オペラでわかるヨーロッパ史
統一イタリアの現状に失望していたヴェルディは、シモンに政治家としての理想像を託したのではないだろうか。
「オペラでわかるヨーロッパ史」加藤浩子著(平凡社新書)
ミーハーな初心者にもわかりやすいオペラ解説で知られる著者が、ヴェルディ、プッチーニなど人気演目の背景を綴る。ストーリーが描く歴史的事件はもちろん、作曲・初演時点での国際情勢も重ね合わせていて、鑑賞の楽しみが増す一冊だ。
源平の合戦とか赤穂浪士の討ち入りとか、伝統芸能には設定を誰でも知っているという前提で書かれたものが多い。オペラもしかり。例えばドニゼッティのテュ-ダー朝3部作は、多くの小説や映画にもなっているテーマでもあり、やはり英国王朝のドロドロを知って観ると興味深い。人間関係はさらに、ヴェルディのハプスブルク朝スペインを舞台にした「ドン・カルロ」にもつながっていくのだから、欧州史はダイナミックだ。

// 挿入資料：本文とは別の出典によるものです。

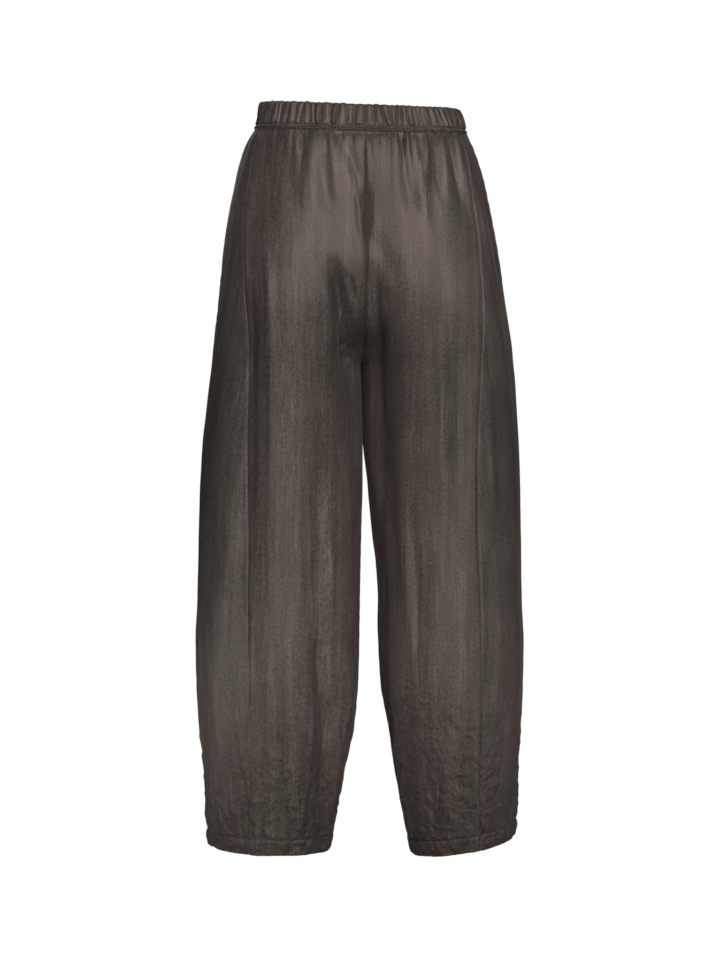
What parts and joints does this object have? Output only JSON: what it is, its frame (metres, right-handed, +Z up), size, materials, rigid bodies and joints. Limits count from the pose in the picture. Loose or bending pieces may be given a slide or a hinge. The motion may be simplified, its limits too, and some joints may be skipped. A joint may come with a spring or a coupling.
{
  "type": "barrel-leg pull-on trousers",
  "caption": "Wide barrel-leg trousers with a gathered elastic waistband and seamed side panels, filled out and hollow as when worn, open at the waist and hems.",
  "frame": {"origin": "middle of the waist opening, half way up the elastic waistband at the sides of the body", "axes": "+Z up, -Y the way the back of the trousers faces, +X towards the wearer's right leg"},
  "size_m": [0.422, 0.2411, 0.957],
  "materials": {
    "waistband": "dark taupe satin with fine upright slub streaks",
    "back_left": "dark taupe satin with fine upright slub streaks",
    "side_left": "dark taupe satin with fine upright slub streaks",
    "front_left": "dark taupe satin with fine upright slub streaks",
    "pocket_facing_left": "matt dark taupe cloth",
    "back_right": "dark taupe satin with fine upright slub streaks",
    "side_right": "dark taupe satin with fine upright slub streaks",
    "front_right": "dark taupe satin with fine upright slub streaks",
    "pocket_facing_right": "matt dark taupe cloth"
  },
  "bodies": {
    "root": {"waistband": "waistband", "back_left": "back_left", "side_left": "side_left", "front_left": "front_left", "pocket_facing_left": "pocket_facing_left", "back_right": "back_right", "side_right": "side_right", "front_right": "front_right", "pocket_facing_right": "pocket_facing_right"}
  },
  "joints": []
}
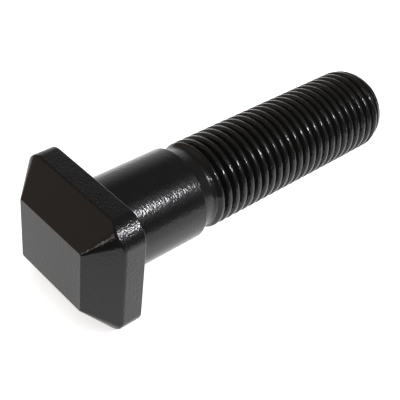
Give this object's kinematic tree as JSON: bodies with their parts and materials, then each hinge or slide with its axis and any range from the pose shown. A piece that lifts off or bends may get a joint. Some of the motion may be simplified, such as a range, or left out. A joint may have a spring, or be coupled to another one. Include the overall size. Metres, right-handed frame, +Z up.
{
  "type": "wheel bolt",
  "caption": "Wheel bolt in black steel with a tapered rectangular head, a plain shank, a rolled neck and a long thread, lying at rest.",
  "frame": {"origin": "centre of the bearing face under the head, on the bolt's axis", "axes": "+X runs from the head to the tip along the floor; the bolt's own axis leans down from it by about 2.8 degrees, because the bolt lies on its head and its thread. +Z is up. The long side of the head lies along Y."},
  "size_m": [0.0873, 0.0298, 0.0264],
  "materials": {
    "black_steel": "black phosphate coating on steel, lightly oiled, satin"
  },
  "bodies": {
    "root": {"wheel_bolt": "black_steel"}
  },
  "joints": []
}
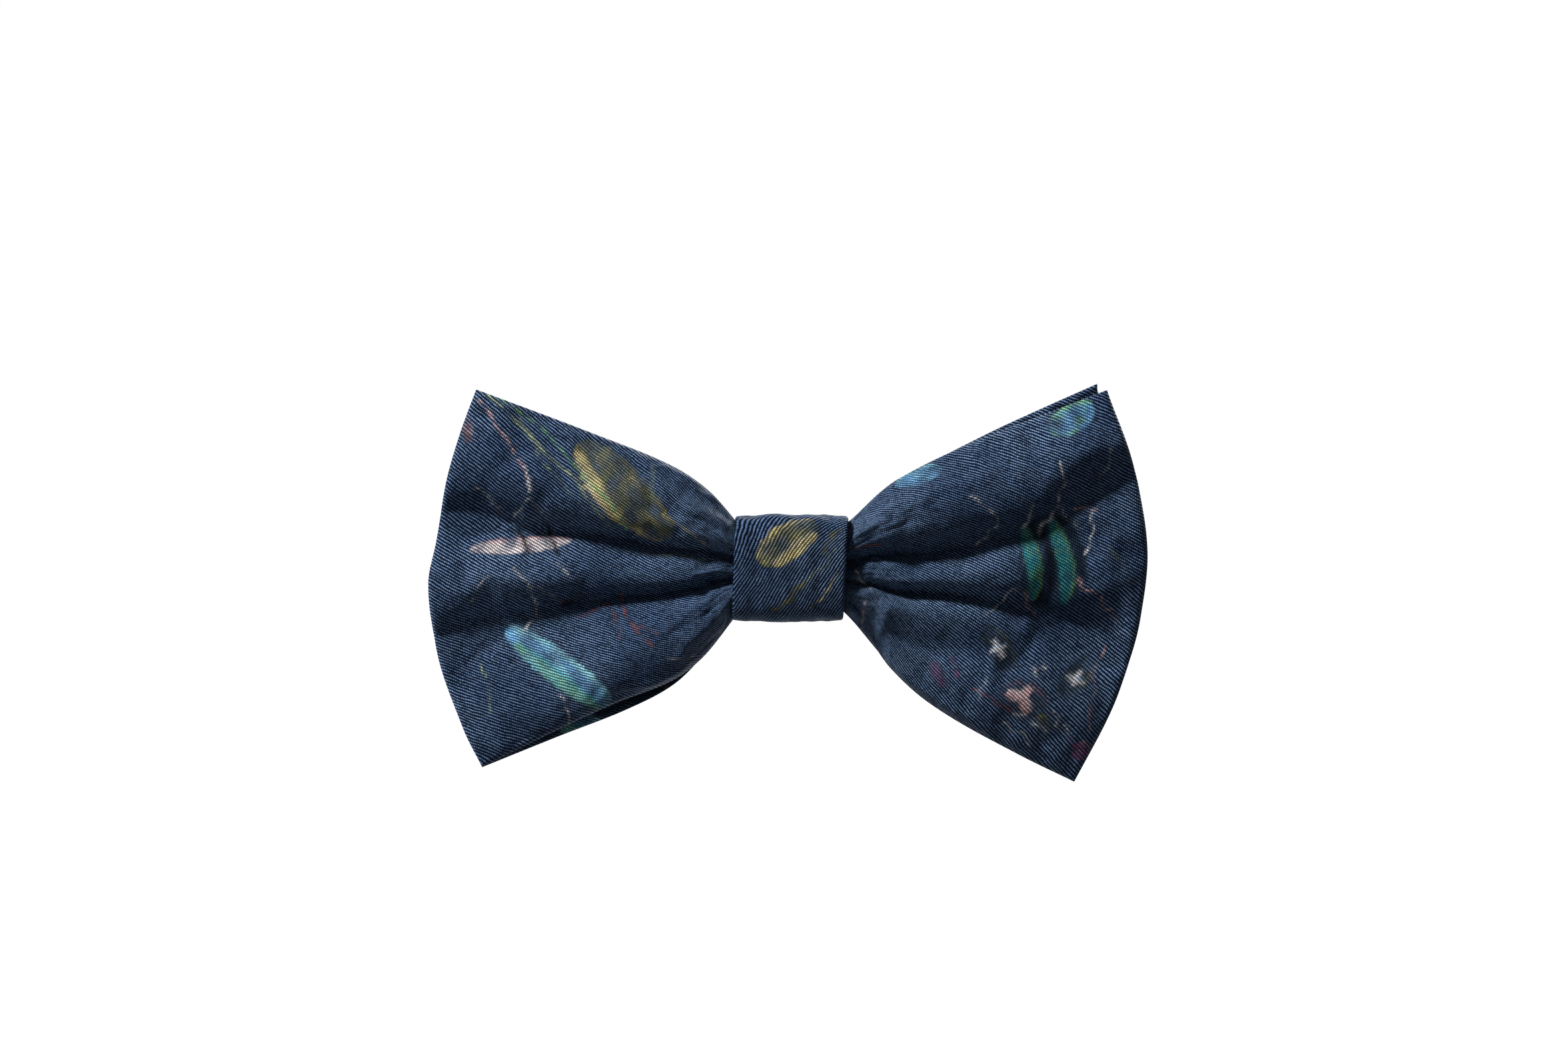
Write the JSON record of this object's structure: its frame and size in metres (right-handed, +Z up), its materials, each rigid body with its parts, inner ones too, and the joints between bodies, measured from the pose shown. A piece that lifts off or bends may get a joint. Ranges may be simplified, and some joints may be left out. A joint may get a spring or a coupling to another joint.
{
  "type": "bow tie",
  "caption": "Pre-tied butterfly bow tie of printed navy silk twill, two layered pleated bows gathered in a wrapped knot, on a spring-loaded collar clip.",
  "frame": {"origin": "middle of the clip plate's back face, where the clip lies on the collar", "axes": "+X to the right as seen from the front, +Y from the front towards the wearer, +Z up as worn; the front faces -Y"},
  "size_m": [0.1202, 0.021, 0.0664],
  "materials": {
    "printed_silk": "satin",
    "interlining": "matte",
    "thread": "satin",
    "nickel": "satin",
    "pin_steel": "satin",
    "spring_wire": "bright",
    "grip_rubber": "matte"
  },
  "bodies": {
    "root": {"front_bow_face": "printed_silk", "front_bow_interlining": "interlining", "front_bow_backing": "printed_silk", "back_bow_face": "printed_silk", "back_bow_interlining": "interlining", "back_bow_backing": "printed_silk", "gather_binding": "thread", "knot_interlining": "interlining", "knot_wrap": "printed_silk", "knot_seam_stitches": "thread", "clip_plate": "nickel", "clip_stitches": "thread", "left_hinge_pin": "pin_steel", "right_hinge_pin": "pin_steel", "left_jaw_spring": "spring_wire", "right_jaw_spring": "spring_wire"},
    "left_clip_jaw": {"left_jaw": "nickel", "left_grip_pad": "grip_rubber"},
    "right_clip_jaw": {"right_jaw": "nickel", "right_grip_pad": "grip_rubber"}
  },
  "joints": [
    {"name": "left_jaw_hinge", "type": "hinge", "parent": "root", "child": "left_clip_jaw", "pos_m": [-0.011, 0.0023, 0], "axis": [0, 0, -1], "range_deg": [0, 22], "stiffness_Nm_per_rad": 0.01, "springref_deg": -45.84, "deforming": ["left_jaw_spring"]},
    {"name": "right_jaw_hinge", "type": "hinge", "parent": "root", "child": "right_clip_jaw", "pos_m": [0.011, 0.0023, 0], "axis": [0, 0, 1], "range_deg": [0, 22], "stiffness_Nm_per_rad": 0.01, "springref_deg": -45.84, "deforming": ["right_jaw_spring"]}
  ]
}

作品は世に出たタイミングの時代背景とも、無縁でいられない。ヴェルディの「シモン・ボッカネグラ」の主題は、14世紀ジェノヴァの政争。奇しくもイタリアは初演1857年の4年後に統一という歴史的な大事業を成し遂げるが、不安定な政情が続く。
そんな状況もあって、およそ四半世紀後に大幅改訂された現行バージョンには、大詰めに平和を訴える象徴的なシーンが付け加えられたという。個人的には「椿姫」「アイーダ」などと比べて地味な印象だったけど、解説を知れば感動ひとしおだ。